噛まれた手首より心が痛い 転院③ 劇症型心筋炎発症から61日目~血管外科①~
帰宅後入浴して、一息ついていると電話が鳴る…
不思議と不安はなかった。
なんとなく、かかってくる気がしていた。
電話は病棟看護師からで、今日切開した鼠蹊部のガーゼを剥がす行為があり、つなぎ服を着用したが、脱衣しようと暴れる。できたら付き添って欲しい。
という内容であった。
私は急いでドライヤーをかけて準備をした。
長女は準夜で、次女と二人であったため、次女に家のことをお願いして病院へ急いだ。
次女には「何か、うれしそうやね」と言われた。
確かに、付き添える事が嬉しかった。
大学病院では、付き添えない事にイライラしていた事も事実で、「私が付き添えたら、こうするのに!こんな事やらないのに!」と思う事も多くあった。
なので、付き添える。と言うことは希望の第一歩であった。
22:00頃到着。パパは入眠中。電話で確認、許可していたので個室に転室。
つなぎ服の必要性を説明され、検討を聞かれる。パパに説明して「どうする?」と聞くと
「着よか…」と。通常の脳なら、つなぎ服を着る事なんて受容するはずはない。
私のアセスメントは、つなぎ服を着用させたことで興奮が酷くなったのではないか!?と感じていた。
でも、本人が承諾するなら仕方ない。
消灯後、横に付き添って休むが、興奮し始めるとしばらく続く。何度もつなぎ服を引っ張り脱げない事に興奮が増す。
どこかに行きたくて、「靴取って!」を繰り返し、さらに興奮が増す。
興奮しすぎて「靴取ってや!」が「かつくってやー!」と。(笑)
これには、ちょっと笑ってしまう。
しかし、そんな面白い時間も一瞬で、私に掴みかかり、手を痛いくらいに握り手首を噛まれる。
噛まれるというより、食いちぎられるという方があてはまる。
元気になったら見せてやる!と、泣きながら写メに撮る。
この涙の意味は…
「痛い!痛い!パパ、やめて!!」と、噛まれている最中に痛みで涙は出ていたけど、噛まれた手首の痛みより、心が痛かった。

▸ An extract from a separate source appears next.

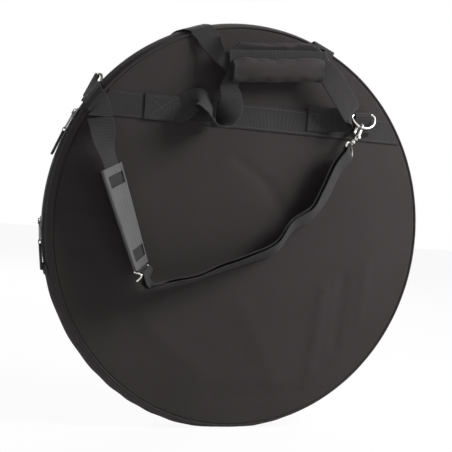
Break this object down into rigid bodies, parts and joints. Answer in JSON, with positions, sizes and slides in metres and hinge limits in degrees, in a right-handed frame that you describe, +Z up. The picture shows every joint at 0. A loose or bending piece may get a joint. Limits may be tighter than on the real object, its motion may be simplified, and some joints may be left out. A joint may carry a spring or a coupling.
{
  "type": "cymbal bag",
  "caption": "Round padded zip-up bag for cymbals with a wrapped carry handle, a padded shoulder strap on swivel hooks.",
  "frame": {"origin": "middle of the flat on the bottom of the gusset that the bag stands on", "axes": "+X to the right as seen from the front, +Y to the back, +Z up; the front cover faces -Y"},
  "size_m": [0.6236, 0.1247, 0.6132],
  "materials": {
    "charcoal_polyester": "woven, matt",
    "lining_nylon": "fine weave",
    "webbing": "ribbed webbing",
    "piping": "woven sleeve on a cord",
    "zip_tape": "woven tape",
    "zip_coil": "moulded coil",
    "grip_lining": "hook-and-loop",
    "pad_rubber": "ribbed, matt",
    "slider_metal": "dark plated",
    "nickel": "polished nickel"
  },
  "bodies": {
    "back_shell": {"back_panel": "charcoal_polyester", "back_lining": "lining_nylon", "back_piping": "piping", "back_gusset": "charcoal_polyester", "front_panel_pocket": "charcoal_polyester", "front_lining_pocket": "lining_nylon", "front_piping_pocket": "piping", "pocket_gusset": "charcoal_polyester", "back_zip_tape": "zip_tape", "back_zip_coil": "zip_coil", "zip_end_tab_left": "webbing", "zip_end_tab_right": "webbing", "back_band": "webbing", "rear_handle_tail_left": "webbing", "rear_handle_tail_right": "webbing", "rear_d_ring_chape": "webbing", "rear_hook_eye": "nickel", "strap_back": "webbing"},
    "front_cover": {"front_panel_upper": "charcoal_polyester", "front_lining_upper": "lining_nylon", "front_piping_upper": "piping", "front_gusset": "charcoal_polyester", "front_zip_tape": "zip_tape", "front_zip_coil": "zip_coil", "front_band": "webbing", "front_handle_leg_left": "webbing", "front_handle_leg_right": "webbing", "rear_handle_over_rim_left": "webbing", "rear_handle_over_rim_right": "webbing", "strap_over_rim": "webbing", "front_d_ring_chape": "webbing"},
    "carry_handle": {"grip_wrap": "charcoal_polyester", "grip_hook_tape": "grip_lining", "front_handle_run": "webbing", "rear_handle_front": "webbing"},
    "shoulder_strap": {"strap_front": "webbing", "strap_adjuster": "nickel", "front_hook_eye": "nickel"},
    "shoulder_pad": {"shoulder_pad": "pad_rubber"},
    "front_d_ring": {"front_d_ring": "nickel"},
    "front_hook": {"front_hook": "nickel"},
    "front_hook_bolt": {"front_hook_bolt": "nickel"},
    "rear_d_ring": {"rear_d_ring": "nickel"},
    "rear_hook": {"rear_hook": "nickel"},
    "rear_hook_bolt": {"rear_hook_bolt": "nickel"},
    "upper_slider": {"upper_slider": "slider_metal"},
    "lower_slider": {"lower_slider": "slider_metal"},
    "upper_pull": {"upper_pull": "slider_metal"},
    "lower_pull": {"lower_pull": "slider_metal"},
    "upper_tag": {"upper_tag": "charcoal_polyester"},
    "lower_tag": {"lower_tag": "charcoal_polyester"}
  },
  "joints": [
    {"name": "cover_open", "type": "hinge", "parent": "back_shell", "child": "front_cover", "pos_m": [0, -0.02924, 0.2365], "axis": [1, 0, 0], "range_deg": [0, 20]},
    {"name": "handle_lift", "type": "hinge", "parent": "front_cover", "child": "carry_handle", "pos_m": [0, -0.0288, 0.59365], "axis": [-1, 0, 0], "range_deg": [0, 150]},
    {"name": "strap_swing", "type": "hinge", "parent": "front_cover", "child": "shoulder_strap", "pos_m": [0.18149, -0.03206, 0.4935], "axis": [-0.9948, 0, -0.1015], "range_deg": [0, 60]},
    {"name": "front_ring_swing", "type": "hinge", "parent": "front_cover", "child": "front_d_ring", "pos_m": [0.18149, -0.03206, 0.4935], "axis": [-0.9948, 0, -0.1015], "range_deg": [0, 60]},
    {"name": "front_hook_turn", "type": "hinge", "parent": "shoulder_strap", "child": "front_hook", "pos_m": [0.17083, -0.04318, 0.47194], "axis": [-0.442, -0.1522, -0.884], "range_deg": [-15, 15]},
    {"name": "front_bolt_slide", "type": "slide", "parent": "front_hook", "child": "front_hook_bolt", "axis": [-0.442, -0.1522, -0.884], "range_m": [0, 0.008]},
    {"name": "pad_slide", "type": "slide", "parent": "shoulder_strap", "child": "shoulder_pad", "axis": [-0.3691, 0, 0.9294], "range_m": [0, 0.014]},
    {"name": "rear_ring_swing", "type": "hinge", "parent": "back_shell", "child": "rear_d_ring", "pos_m": [-0.17731, 0.03267, 0.4668], "axis": [-0.4226, 0, -0.9063], "range_deg": [-3, 0]},
    {"name": "rear_hook_turn", "type": "hinge", "parent": "back_shell", "child": "rear_hook", "pos_m": [-0.2013, 0.03813, 0.47798], "axis": [-0.901, -0.1082, 0.4201], "range_deg": [-10, 10]},
    {"name": "rear_bolt_slide", "type": "slide", "parent": "rear_hook", "child": "rear_hook_bolt", "axis": [-0.901, -0.1082, 0.4201], "range_m": [0, 0.008]},
    {"name": "upper_slider_travel", "type": "hinge", "parent": "back_shell", "child": "upper_slider", "pos_m": [0, 0, 0.3045], "axis": [0, -1, 0], "range_deg": [0, 6]},
    {"name": "lower_slider_travel", "type": "hinge", "parent": "back_shell", "child": "lower_slider", "pos_m": [0, 0, 0.3045], "axis": [0, -1, 0], "range_deg": [-10, 1]},
    {"name": "upper_pull_swing", "type": "hinge", "parent": "upper_slider", "child": "upper_pull", "pos_m": [-0.27354, 0, 0.45488], "axis": [0, 1, 0], "range_deg": [0, 150]},
    {"name": "upper_tag_swing", "type": "hinge", "parent": "upper_pull", "child": "upper_tag", "pos_m": [-0.28548, 0, 0.43072], "axis": [0, 1, 0], "range_deg": [-4, 24]},
    {"name": "lower_pull_swing", "type": "hinge", "parent": "lower_slider", "child": "lower_pull", "pos_m": [-0.31201, 0, 0.29524], "axis": [0, 1, 0], "range_deg": [0, 150]},
    {"name": "lower_tag_swing", "type": "hinge", "parent": "lower_pull", "child": "lower_tag", "pos_m": [-0.31004, 0, 0.26836], "axis": [0, 1, 0], "range_deg": [0, 24]}
  ],
  "couplings": [
    {"joint": "front_ring_swing", "follows": "strap_swing", "ratio": 1}
  ]
}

病気になる前のパパは、わがままで俺様やったけど、私には優しかった。
考え方はちょっと変わっているが…
私に辛い事があったら、辛い思いをさせた相手に「わしが、生卵投げつけに行っちゃろか!?」と、笑いながら言ったり、時には真面目な顔して「世界中の人が、まぁちゃんの敵になっても、わしは、まぁちゃんの味方。それが間違っていたとしても、一緒に正解!と、思ってやる!二人が良ければそれでえーやん!ほやけん、大丈夫!」と言っていた。
何の解決にもならないが、何か元気がでた。
そんな事から、脳にダメージが残っても、私にだけは暴力はない。私の言う事はわかってくれる!と思っていた。
付き添い初日でその自信は打ち砕かれた。
元気だった頃のパパがいなくなってしまったようで、心が痛くて、涙が止まらなかった。